Extrapolant à partir de cet échantillon de
Canadiens-français participants au
conflit européen, choisi simplement par leur nom de famille
(dont deux
donnèrent leur vie (Edward 1467 et Norman Joseph 2265550) et
sept furent
blessés (Ernest Pilon 416373, Fernand Pilon 856168, 916958,
Joseph Pilon
4035169, Louis Rodolph Pilon 145136, Philip Pilon 74110, Phillip Pilon
649320,
1102297, William Pilon 789220) nous pouvons suggérer que
seulement 38% de ces
individus se trouvaient, lors de l'inscription, dans des formations
militaires
que l'on pouvait qualifiées de francophones. Les autres,
c'est-à-dire 62%
de notre échantillon, étaient, dès le
début, intégrés à des unités non
francophones.
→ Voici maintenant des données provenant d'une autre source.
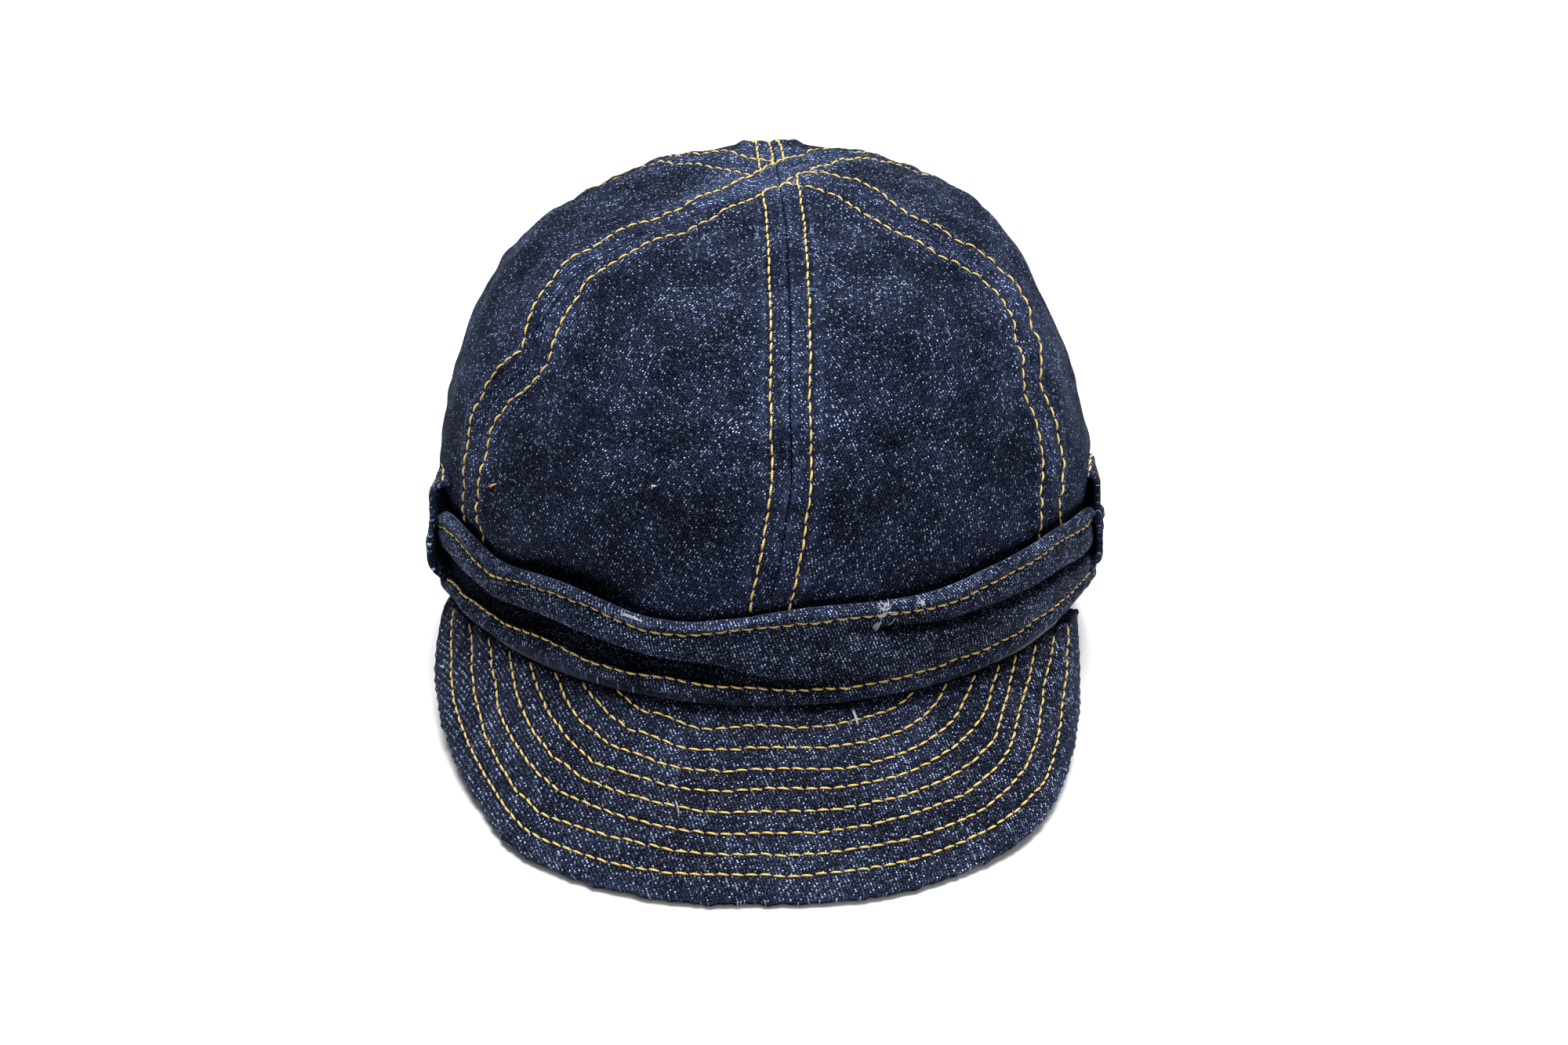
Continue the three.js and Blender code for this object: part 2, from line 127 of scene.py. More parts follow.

Ils auraient donc figuré parmi les chiffres
des Canadiens de
souches britanniques cités par le premier ministre Borden comme
ayant servi
lors de la première guerre. Si nos données sont
représentatives de la
situation en général avec les recrus francophones, et que
le chiffre de 16,268, en date du mois de mars, 1918, cité par
Monsieur Borden n'est que la fraction (i.e. 38%) des
Canadiens-français dans des unités francophones, le
nombre total de
Canadiens-français sous les couleurs canadiennes devrait
être ajusté à 42,810,
une différence de 26,542. De plus, le nombre de
participant Canadiens-anglais
devrait passer de 147,505 à 120,963. Ce
faisant, la
proportion de
Canadiens-français dans le Corps expéditionnaire canadien
passe de presque 10%
à un peu plus de 26%, une proportion très semblable au
pourcentage de Canadiens-français dans la population canadienne
de l'époque (suivez ce lien pour
en apprendre davantage sur les proportions linguistiques de
l'époque).
De même, la participation
canadienne-anglaise passe
de 90% à un peu moins de 74%. Ces différences sont
très importantes dans
le débat entourant la ferveur des Canadiens-français pour
la guerre à cette
époque.
Donc, ces nouvelles
données qui sont soutendues par certaines extrapolations,
remettent en question les véritables taux de participation des
Canadiens de souches françaises à la guerre. On ne
peut nier l'attitude parfois très vocale des politiciens et des
religieux de l'époque, surtout au Québec, contre
l'enrollement des Canadiens-Français pour le service
outremer. Cependant, nos données semblent indiquer qu'en
dépit de ceci, au bout du compte, les Canadiens-Français
ont assumé leur role comme citoyens dans une proportion qui
reflète leur importance démographique. Il n'est
donc pas surprenant de constater qu'il est important de distinguer
entre ce qui se disait et ce qui se faisait.